2. The enforceability of provisions in the Relevant Documents to the effect that terms may not be waived or modified except in writing may be limited under certain circumstances.

 

3. We express no opinion as to the effect of the laws of any jurisdiction in which any of the parties to the Relevant Documents are located (other than the State of New York, as the case may be) that limit the interest, fees or other charges such party may impose.

 

4. Our opinion is subject to the effect of judicial application of foreign laws or foreign governmental actions affecting creditors’ rights.

 

5. Our opinion is subject to the enforceability in the United States of America of the waiver of immunities by Jamaica as set out in the Fiscal Agency Agreement and the Notes are subject to the limitations imposed by the Foreign Sovereign Immunities Act of 1976.

 

6. We note that under certain circumstances the federal courts located in the State of New York may decline to exercise subject matter jurisdiction to adjudicate a controversy relating to or arising under the Agreements, but this does not affect the ability of a party to the Agreements to bring an action relating to or arising under the Agreements in a New York state court.

The foregoing opinion is limited to the federal law of the United States of America and the law of the State of New York.
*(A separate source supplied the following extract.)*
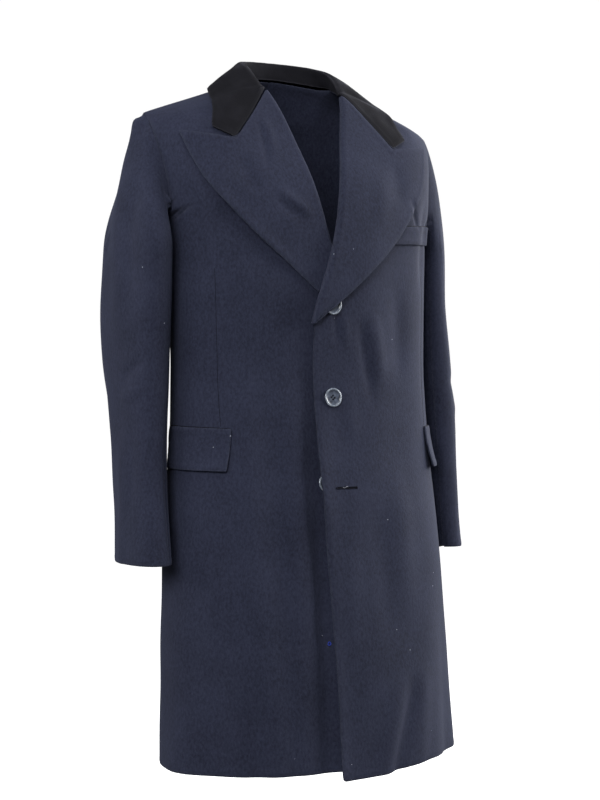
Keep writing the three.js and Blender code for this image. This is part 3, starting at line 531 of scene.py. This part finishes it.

We hereby consent to the filing of this opinion as an exhibit to the Registration Statement and to the references to us under the heading “Validity of the Debt Securities” in the Prospectus forming a part of the Registration Statement and in any supplement to such Prospectus. In giving such consent, we do not thereby admit that we are in the category of persons whose consent is required under the Securities Act or under the rules and regulations of the Commission thereunder.